The Board of Santa Fe County Commissioners won't win any quick-draw contests with its decision, at last, to declare a moratorium on oil-drilling permits — and the board runs a risk of lawsuits over the taking of property rights.
But the time-out being called for three months is a reasonable one, given the rush by at least one company to turn parts of the Galisteo Basin into the next Hobbs, Lovington or Farmington.
Declaring an emergency need to draft mineral-contamination rules before allowing Tecton Energy to expand its quest for oil and gas, the board acted on Tuesday. Meanwhile, state Rep. Peter Wirth is asking the state to consider an even longer stall — six months.
We, along with the folks in the Galisteo area, like the representative's idea — in fact, an indefinite postponement would even be better, in the best of all possible worlds.
But Tecton holds the mineral rights on the drilling sites in question. Not only has the company jumped through hoops for the county and the state, but it has exceeded many official demands. It agreed, for example, to run the water needed for cooling drills and compacting drillholes through a "closed-loop" tanked-water system instead of running it into ponds the way it's been done for years down in the oil country of northwest and southeast New Mexico.
As oil outfits go, Tecton is behaving pretty well. But who knows how long that will go on: Company boss Bill Dirks already is challenging the legality of a decision reached with no public notice or hearing — and he's likely to raise more objections.
Folks around here suspect that county officials had lots more warning about oil-business incursions here than they let on when some of our politicians treated Tecton's arrival as an economic — as in revenue-raising — boon.
As for those mobilizing against oil pumping in their midst, they're not impressed with the county ordinance being proposed to rein in Tecton and the oil operators likely to follow the Houston company into the Ortiz Mountains and other parts of the basin. The drilling opponents especially object to setbacks of only 200 feet between oil wells and water wells.

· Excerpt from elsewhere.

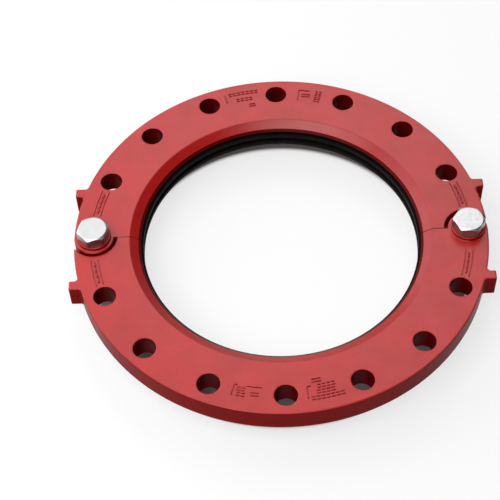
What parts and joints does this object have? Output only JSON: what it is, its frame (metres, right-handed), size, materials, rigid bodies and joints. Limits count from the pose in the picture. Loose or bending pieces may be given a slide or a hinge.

That should be the subject of hearings in the months to come. Same goes for other points, such as noise and lights; items over which the county can issue reasonable restrictions.
The more important ones, such as requiring closed-loop water systems by companies besides Tecton, are up to the state's Oil Conservation Division — which is hard at work on regulations reducing oil-and-gas contamination in the face of the strong opposition of Big Oil. More about that in days to come.
Given the state's efforts to avoid any new contamination by a petroleum industry still in denial about the damage it does, Rep. Wirth deserves applause for his call for a longer moratorium. But if conservation officials, or anyone else in the state Department of Minerals and Natural Resources, were to halt work Tecton thinks it's got the right to do, expect lots of legal wrangling — at who-knows-what cost to New Mexico taxpayers.
Properly done, oil and gas extraction can be carried out with a minimum of disturbance — to the environment and to neighbors' viewscapes. Tecton is doing it pretty well — but could do better. Companies likely to follow will realize, if they don't already, that their work won't be welcome here, and that they should mind their P's and Q's.
But that might not be enough to keep the Galisteo Basin from becoming Boom Town — so a well-discussed county ordinance is needed. Three months isn't an awfully long time for Tecton to wait on the riches it figures are out there. Company CEO Dirks should consider patience a good investment — in, if nothing else, public relations.